§ **Task prompt**: Tell how many lines in the data below include the word "their". The answer is the number only.

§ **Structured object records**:
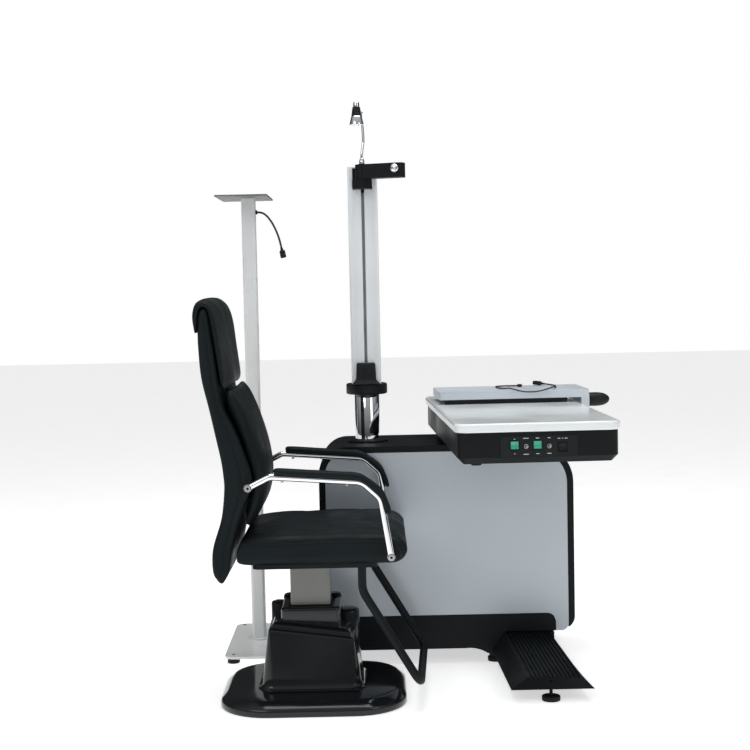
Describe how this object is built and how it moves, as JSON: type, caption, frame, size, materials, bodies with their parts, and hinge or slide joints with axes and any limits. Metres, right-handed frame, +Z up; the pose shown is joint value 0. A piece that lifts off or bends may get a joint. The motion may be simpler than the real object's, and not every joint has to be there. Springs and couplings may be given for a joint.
{
  "type": "ophthalmic refraction unit",
  "caption": "Eye examination unit: lift chair, cabinet with mast, refractor arm and lamp, swing instrument table with sliding platform, and projector stand.",
  "frame": {"origin": "bottom centre of the whole unit's box, on the floor", "axes": "+Z up, +X from the chair towards the table along the cabinet, +Y towards the cabinet's back"},
  "size_m": [1.2714, 1.1304, 1.797],
  "materials": {
    "leatherette": "satin",
    "chrome": "polished",
    "gloss_black": "gloss",
    "black_metal": "satin",
    "black_plastic": "matte",
    "silver_paint": "satin",
    "white_gloss": "gloss",
    "pale_paint": "satin",
    "beige_paint": "satin",
    "anodised": "satin",
    "steel": "satin",
    "rubber": "matte",
    "green_lens": "gloss",
    "bulb": "gloss"
  },
  "bodies": {
    "stand": {"chair_base_plate": "gloss_black", "chair_lift_housing": "gloss_black", "lift_outer_tube": "steel", "lift_actuator": "steel", "cabinet_wrap": "black_metal", "cabinet_front_panel": "silver_paint", "cabinet_back_panel": "silver_paint", "cabinet_plinth": "black_metal", "cabinet_frame": "steel", "power_supply": "steel", "levelling_feet": "rubber", "mast_pole": "chrome", "table_post": "steel", "outrigger_step": "black_metal", "stand_foot_plate": "pale_paint", "stand_bolts": "steel", "stand_rubber_feet": "rubber", "projector_pole": "pale_paint", "projector_plate": "steel", "pole_grommet": "rubber", "pole_cord": "rubber", "pole_connector": "black_plastic"},
    "seat": {"lift_inner_tube": "beige_paint", "lift_push_rod": "chrome", "seat_pan": "black_metal", "seat_cushion": "leatherette", "back_shell": "leatherette", "back_cushion": "leatherette", "headrest_cushion": "leatherette", "armrest_frames": "chrome", "armrest_pads": "leatherette", "armrest_bolts": "steel", "footrest_loop": "black_metal"},
    "leveller": {"step_leveller": "rubber"},
    "mast": {"mast_collar": "black_plastic", "mast_profile": "anodised", "mast_top_cap": "black_plastic"},
    "balance": {"counterweight": "steel"},
    "carriage": {"arm_carriage": "black_metal"},
    "arm": {"refractor_arm": "black_metal"},
    "knob": {"arm_lock_knob": "chrome"},
    "neck": {"lamp_gooseneck": "chrome"},
    "lamp": {"lamp_shade": "chrome", "lamp_head": "black_plastic", "lamp_bulb": "bulb"},
    "table": {"table_tray": "black_metal", "table_top": "white_gloss", "control_panel": "black_plastic"},
    "brake": {"table_brake_lever": "black_plastic"},
    "rocker_power": {"power_rocker": "green_lens"},
    "rocker_lamp": {"lamp_rocker": "green_lens"},
    "rocker_aux": {"aux_rocker": "black_plastic"},
    "toggle_chair": {"chair_toggle": "steel"},
    "toggle_column": {"column_toggle": "steel"},
    "platform": {"instrument_platform": "pale_paint", "platform_runners": "black_plastic", "platform_handle": "black_plastic", "cord_outlet": "black_plastic", "platform_cord": "rubber", "platform_plug": "black_plastic"}
  },
  "joints": [
    {"name": "chair_lift", "type": "slide", "parent": "stand", "child": "seat", "axis": [0, 0, 1], "range_m": [-0.04, 0.14]},
    {"name": "leveller_screw", "type": "hinge", "parent": "stand", "child": "leveller", "pos_m": [0.36786, -0.3698, 0.02], "axis": [0, 0, 1], "range_deg": [-180, 180]},
    {"name": "mast_swivel", "type": "hinge", "parent": "stand", "child": "mast", "pos_m": [-0.15114, 0.2362, 0.87], "axis": [0, 0, 1], "range_deg": [-90, 90]},
    {"name": "arm_lift", "type": "slide", "parent": "mast", "child": "carriage", "axis": [0, 0, 1], "range_m": [-0.45, 0]},
    {"name": "balance_travel", "type": "slide", "parent": "mast", "child": "balance", "axis": [0, 0, 1], "range_m": [0, 0.45]},
    {"name": "arm_swing", "type": "hinge", "parent": "carriage", "child": "arm", "pos_m": [-0.15114, 0.1642, 1.575], "axis": [0, 0, 1], "range_deg": [-160, 20]},
    {"name": "clamp_knob", "type": "hinge", "parent": "arm", "child": "knob", "pos_m": [-0.04864, 0.09497, 1.579], "axis": [-0.342, -0.9397, 0], "range_deg": [-180, 180]},
    {"name": "neck_swivel", "type": "hinge", "parent": "carriage", "child": "neck", "pos_m": [-0.15114, 0.1642, 1.606], "axis": [0, 0, -1], "range_deg": [-150, 60]},
    {"name": "lamp_tilt", "type": "hinge", "parent": "neck", "child": "lamp", "pos_m": [-0.16514, 0.1862, 1.765], "axis": [-1, 0, 0], "range_deg": [0, 60]},
    {"name": "table_swing", "type": "hinge", "parent": "stand", "child": "table", "pos_m": [0.28886, 0.2362, 0.735], "axis": [0, 0, 1], "range_deg": [0, 90]},
    {"name": "brake_lever", "type": "hinge", "parent": "table", "child": "brake", "pos_m": [0.15593, -0.41021, 0.69], "axis": [0, 0, 1], "range_deg": [0, 60]},
    {"name": "platform_slide", "type": "slide", "parent": "table", "child": "platform", "axis": [0.0436, -0.999, 0], "range_m": [0, 0.45]},
    {"name": "power_rocker_tilt", "type": "hinge", "parent": "table", "child": "rocker_power", "pos_m": [0.25558, -0.549, 0.764], "axis": [0.999, 0.0436, 0], "range_deg": [0, 14]},
    {"name": "lamp_rocker_tilt", "type": "hinge", "parent": "table", "child": "rocker_lamp", "pos_m": [0.31902, -0.54623, 0.764], "axis": [0.999, 0.0436, 0], "range_deg": [0, 14]},
    {"name": "aux_rocker_tilt", "type": "hinge", "parent": "table", "child": "rocker_aux", "pos_m": [0.38845, -0.5432, 0.757], "axis": [0.999, 0.0436, 0], "range_deg": [0, 14]},
    {"name": "chair_toggle_tilt", "type": "hinge", "parent": "table", "child": "toggle_chair", "pos_m": [0.28701, -0.54663, 0.761], "axis": [0.999, 0.0436, 0], "range_deg": [-12, 12], "stiffness_Nm_per_rad": 0.05},
    {"name": "column_toggle_tilt", "type": "hinge", "parent": "table", "child": "toggle_column", "pos_m": [0.35094, -0.54383, 0.761], "axis": [0.999, 0.0436, 0], "range_deg": [-12, 12], "stiffness_Nm_per_rad": 0.05}
  ],
  "couplings": [
    {"joint": "balance_travel", "follows": "arm_lift", "ratio": -1}
  ]
}
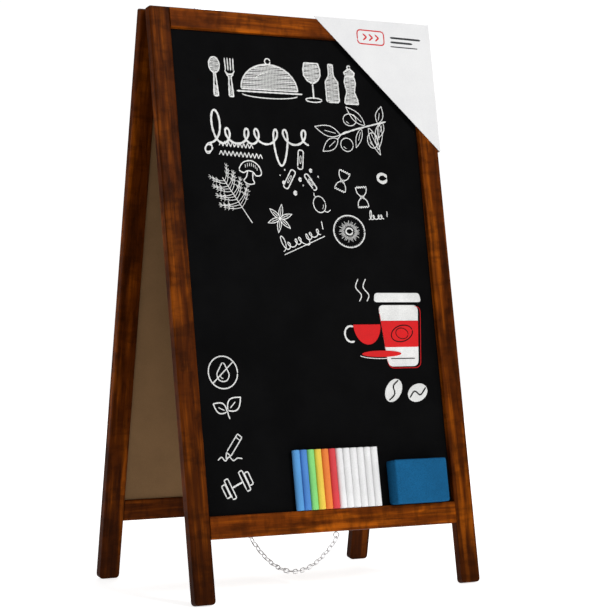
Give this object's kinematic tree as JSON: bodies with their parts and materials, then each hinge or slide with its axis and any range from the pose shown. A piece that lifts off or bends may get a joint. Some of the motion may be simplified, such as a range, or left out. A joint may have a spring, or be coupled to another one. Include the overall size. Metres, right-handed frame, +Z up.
{
  "type": "sandwich board",
  "caption": "Folding A-frame sandwich board with stained wooden frames, black chalkboard panels, top hinges and a slack spreader chain, with sticks of chalk and a sponge on its lower rail.",
  "frame": {"origin": "on the ground, midway between the four feet", "axes": "+Z up; X runs across the board, +X towards the corner with the card sleeve; the front face looks along -Y"},
  "size_m": [0.443, 0.3082, 0.7845],
  "materials": {
    "stained_wood": "dark brown stain under a satin varnish",
    "chalkboard": "matte black chalk paint on thin hardboard, bare brown behind",
    "zinc_steel": "bright zinc plating",
    "card": "smooth white card",
    "chalk": "pressed chalk, dusty and matte",
    "sponge_foam": "fine-pored blue foam"
  },
  "bodies": {
    "front_frame": {"front_left_stile": "stained_wood", "front_right_stile": "stained_wood", "front_top_rail": "stained_wood", "front_bottom_rail": "stained_wood", "front_chalkboard_panel": "chalkboard", "left_hinge_front_leaf": "zinc_steel", "right_hinge_front_leaf": "zinc_steel", "left_hinge_front_screw_1": "zinc_steel", "left_hinge_front_screw_2": "zinc_steel", "right_hinge_front_screw_1": "zinc_steel", "right_hinge_front_screw_2": "zinc_steel", "left_hinge_pin": "zinc_steel", "right_hinge_pin": "zinc_steel", "front_chain_eye": "zinc_steel"},
    "rear_frame": {"rear_left_stile": "stained_wood", "rear_right_stile": "stained_wood", "rear_top_rail": "stained_wood", "rear_bottom_rail": "stained_wood", "rear_chalkboard_panel": "chalkboard", "left_hinge_rear_leaf": "zinc_steel", "right_hinge_rear_leaf": "zinc_steel", "left_hinge_rear_screw_1": "zinc_steel", "left_hinge_rear_screw_2": "zinc_steel", "right_hinge_rear_screw_1": "zinc_steel", "right_hinge_rear_screw_2": "zinc_steel", "rear_chain_eye": "zinc_steel"},
    "corner_sleeve": {"corner_sleeve": "card"},
    "chalk_row": {"chalk_row": "chalk"},
    "board_sponge": {"board_sponge": "sponge_foam"},
    "front_chain_top": {"chain_link_01": "zinc_steel", "chain_link_02": "zinc_steel", "chain_link_03": "zinc_steel", "chain_link_04": "zinc_steel"},
    "front_chain_middle": {"chain_link_05": "zinc_steel", "chain_link_06": "zinc_steel", "chain_link_07": "zinc_steel", "chain_link_08": "zinc_steel", "chain_link_09": "zinc_steel"},
    "front_chain_end": {"chain_link_10": "zinc_steel", "chain_link_11": "zinc_steel", "chain_link_12": "zinc_steel", "chain_link_13": "zinc_steel", "chain_link_14": "zinc_steel", "chain_link_15": "zinc_steel"},
    "rear_chain_end": {"chain_link_16": "zinc_steel", "chain_link_17": "zinc_steel", "chain_link_18": "zinc_steel", "chain_link_19": "zinc_steel", "chain_link_20": "zinc_steel"},
    "rear_chain_middle": {"chain_link_21": "zinc_steel", "chain_link_22": "zinc_steel", "chain_link_23": "zinc_steel", "chain_link_24": "zinc_steel", "chain_link_25": "zinc_steel"},
    "rear_chain_top": {"chain_link_26": "zinc_steel", "chain_link_27": "zinc_steel", "chain_link_28": "zinc_steel", "chain_link_29": "zinc_steel"}
  },
  "joints": [
    {"name": "fold", "type": "hinge", "parent": "front_frame", "child": "rear_frame", "pos_m": [0, 0, 0.77917], "axis": [1, 0, 0], "range_deg": [-19.8, 0]},
    {"name": "sleeve_slide", "type": "slide", "parent": "front_frame", "child": "corner_sleeve", "axis": [1, 0, 0], "range_m": [0, 0.2]},
    {"name": "chalk_lift", "type": "slide", "parent": "front_frame", "child": "chalk_row", "axis": [0, -0.9851, 0.1719], "range_m": [0, 0.15]},
    {"name": "sponge_lift", "type": "slide", "parent": "front_frame", "child": "board_sponge", "axis": [0, -0.9851, 0.1719], "range_m": [0, 0.15]},
    {"name": "front_eye_turn", "type": "hinge", "parent": "front_frame", "child": "front_chain_top", "pos_m": [0, -0.13489, 0.0732], "axis": [1, 0, 0], "range_deg": [-133.6, 0]},
    {"name": "front_chain_bend_1", "type": "hinge", "parent": "front_chain_top", "child": "front_chain_middle", "pos_m": [0, -0.10326, 0.04763], "axis": [1, 0, 0], "range_deg": [0, 56.2]},
    {"name": "front_chain_bend_2", "type": "hinge", "parent": "front_chain_middle", "child": "front_chain_end", "pos_m": [0, -0.05978, 0.02463], "axis": [1, 0, 0], "range_deg": [0, 64.9]},
    {"name": "rear_eye_turn", "type": "hinge", "parent": "rear_frame", "child": "rear_chain_top", "pos_m": [0, 0.13489, 0.0732], "axis": [1, 0, 0], "range_deg": [0, 133.6]},
    {"name": "rear_chain_bend_1", "type": "hinge", "parent": "rear_chain_top", "child": "rear_chain_middle", "pos_m": [0, 0.10326, 0.04763], "axis": [1, 0, 0], "range_deg": [-56.2, 0]},
    {"name": "rear_chain_bend_2", "type": "hinge", "parent": "rear_chain_middle", "child": "rear_chain_end", "pos_m": [0, 0.05978, 0.02463], "axis": [1, 0, 0], "range_deg": [-64.9, 0]}
  ],
  "couplings": [
    {"joint": "front_eye_turn", "follows": "fold", "ratio": 6.74},
    {"joint": "front_chain_bend_1", "follows": "fold", "ratio": -2.83},
    {"joint": "front_chain_bend_2", "follows": "fold", "ratio": -3.27},
    {"joint": "rear_eye_turn", "follows": "fold", "ratio": -6.74},
    {"joint": "rear_chain_bend_1", "follows": "fold", "ratio": 2.83},
    {"joint": "rear_chain_bend_2", "follows": "fold", "ratio": 3.27}
  ]
}
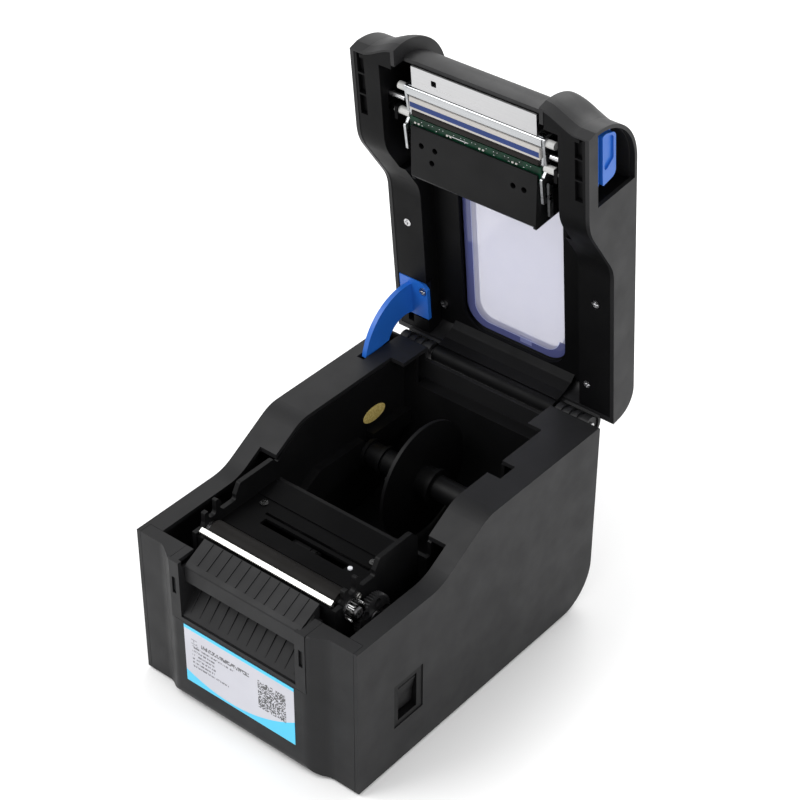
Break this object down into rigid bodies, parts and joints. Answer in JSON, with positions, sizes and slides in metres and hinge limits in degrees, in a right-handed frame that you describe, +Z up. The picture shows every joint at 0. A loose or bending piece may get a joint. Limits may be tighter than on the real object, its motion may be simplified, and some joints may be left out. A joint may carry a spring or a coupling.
{
  "type": "thermal label printer",
  "caption": "Desktop direct thermal label printer with its lid raised: roll compartment and spindle, rubber platen, tear bar, print head in the lid, latches and window",
  "frame": {"origin": "on the standing surface, centred under the whole object with its lid open", "axes": "+X to the object's right as seen from its front, +Y to the back where the lid is hinged, +Z up"},
  "size_m": [0.152, 0.2402, 0.32],
  "materials": {
    "black_abs": "fine spark-eroded texture",
    "black_inner": "fine texture, a little duller",
    "blue_plastic": "satin",
    "clear_window": "clear, faint violet at the edges",
    "paper_label": "satin printed film",
    "gold_foil": "bright foil",
    "platen_rubber": "satin ground",
    "steel": "ground",
    "zinc_steel": "galvanised sheet",
    "bright_steel": "polished",
    "aluminium": "extruded, natural",
    "ceramic": "glazed ceramic",
    "blue_glaze": "smooth glaze",
    "resin": "cast epoxy",
    "green_board": "solder mask",
    "white_nylon": "moulded",
    "grey_nylon": "moulded",
    "brass": "machined",
    "motor_steel": "zinc plated",
    "rubber_foot": "matt",
    "led_white": "diffuse lens"
  },
  "bodies": {
    "base": {"base_shell": "black_abs", "bottom_plate": "black_inner", "rubber_feet": "rubber_foot", "casing_screws": "steel", "front_cover": "black_abs", "front_bezel": "black_abs", "bezel_clips": "black_inner", "paper_tray": "black_abs", "front_label": "paper_label", "roll_tub": "black_inner", "seal_sticker": "gold_foil", "mech_frame": "black_inner", "platen_bushes": "steel", "idler_axle": "steel", "stepper_motor": "motor_steel", "guide_plate": "black_inner", "guide_screws": "steel", "tear_bar": "bright_steel", "sensor_rail": "steel", "sensor_lamp": "led_white", "main_board": "green_board", "port_board": "green_board", "power_jack": "black_inner", "usb_port": "zinc_steel", "drawer_port": "black_inner", "switch_housing": "black_inner", "hinge_brackets": "black_abs", "hinge_rod": "steel"},
    "platen": {"platen_roller": "platen_rubber", "platen_shaft": "steel", "platen_gear": "grey_nylon"},
    "idler": {"idler_gear": "grey_nylon"},
    "rotor": {"motor_shaft": "steel", "motor_pinion": "brass"},
    "spindle": {"roll_spindle": "black_inner"},
    "divider": {"guide_disc": "black_inner"},
    "sensor": {"gap_sensor": "black_inner"},
    "rocker": {"power_rocker": "black_inner"},
    "lid": {"lid_cover": "black_abs", "lid_inner_frame": "black_inner", "lid_window": "clear_window", "head_cover": "black_inner", "strut_arm": "blue_plastic", "lid_screws": "steel", "status_lenses": "led_white", "panel_board": "green_board", "head_springs": "steel"},
    "feed_key": {"feed_button": "blue_plastic"},
    "latch_right": {"latch_lever_right": "blue_plastic", "latch_pin_right": "steel"},
    "latch_left": {"latch_lever_left": "blue_plastic", "latch_pin_left": "steel"},
    "print_head": {"head_front_plate": "bright_steel", "heat_sink": "aluminium", "thermal_head": "ceramic", "heater_strip": "blue_glaze", "driver_resin": "resin", "head_board": "green_board", "head_brackets": "zinc_steel", "head_pins": "white_nylon"}
  },
  "joints": [
    {"name": "lid_hinge", "type": "hinge", "parent": "base", "child": "lid", "pos_m": [0, 0.0948, 0.1138], "axis": [1, 0, 0], "range_deg": [0, 84.3]},
    {"name": "platen_spin", "type": "hinge", "parent": "base", "child": "platen", "pos_m": [0, -0.0882, 0.0975], "axis": [1, 0, 0], "continuous": true},
    {"name": "idler_spin", "type": "hinge", "parent": "base", "child": "idler", "pos_m": [0.0528, -0.0752, 0.08593], "axis": [1, 0, 0], "continuous": true},
    {"name": "rotor_spin", "type": "hinge", "parent": "base", "child": "rotor", "pos_m": [0.0528, -0.0617, 0.07698], "axis": [1, 0, 0], "continuous": true},
    {"name": "spindle_spin", "type": "hinge", "parent": "base", "child": "spindle", "pos_m": [0, 0.0408, 0.0721], "axis": [1, 0, 0], "continuous": true},
    {"name": "divider_slide", "type": "slide", "parent": "spindle", "child": "divider", "axis": [1, 0, 0], "range_m": [-0.018, 0.028]},
    {"name": "sensor_slide", "type": "slide", "parent": "base", "child": "sensor", "axis": [1, 0, 0], "range_m": [-0.022, 0.02]},
    {"name": "rocker_tilt", "type": "hinge", "parent": "base", "child": "rocker", "pos_m": [0.07, -0.074, 0.0415], "axis": [0, 1, 0], "range_deg": [-16, 0]},
    {"name": "feed_press", "type": "slide", "parent": "lid", "child": "feed_key", "axis": [0, -0.9951, -0.0993], "range_m": [0, 0.0012], "stiffness_N_per_m": 300, "springref_m": -0.0005},
    {"name": "latch_right_slide", "type": "slide", "parent": "lid", "child": "latch_right", "axis": [0, 0.0993, -0.9951], "range_m": [0, 0.003], "stiffness_N_per_m": 400, "springref_m": -0.003},
    {"name": "latch_left_slide", "type": "slide", "parent": "lid", "child": "latch_left", "axis": [0, 0.0993, -0.9951], "range_m": [0, 0.003], "stiffness_N_per_m": 400, "springref_m": -0.003},
    {"name": "head_pivot", "type": "hinge", "parent": "lid", "child": "print_head", "pos_m": [0, 0.07257, 0.2781], "axis": [1, 0, 0], "range_deg": [-1.2, 0], "stiffness_Nm_per_rad": 8, "springref_deg": 5.73}
  ],
  "couplings": [
    {"joint": "idler_spin", "follows": "platen_spin", "ratio": -0.45},
    {"joint": "rotor_spin", "follows": "platen_spin", "ratio": 1.2857},
    {"joint": "latch_left_slide", "follows": "latch_right_slide", "ratio": 1}
  ]
}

§ **Exercise response**: 2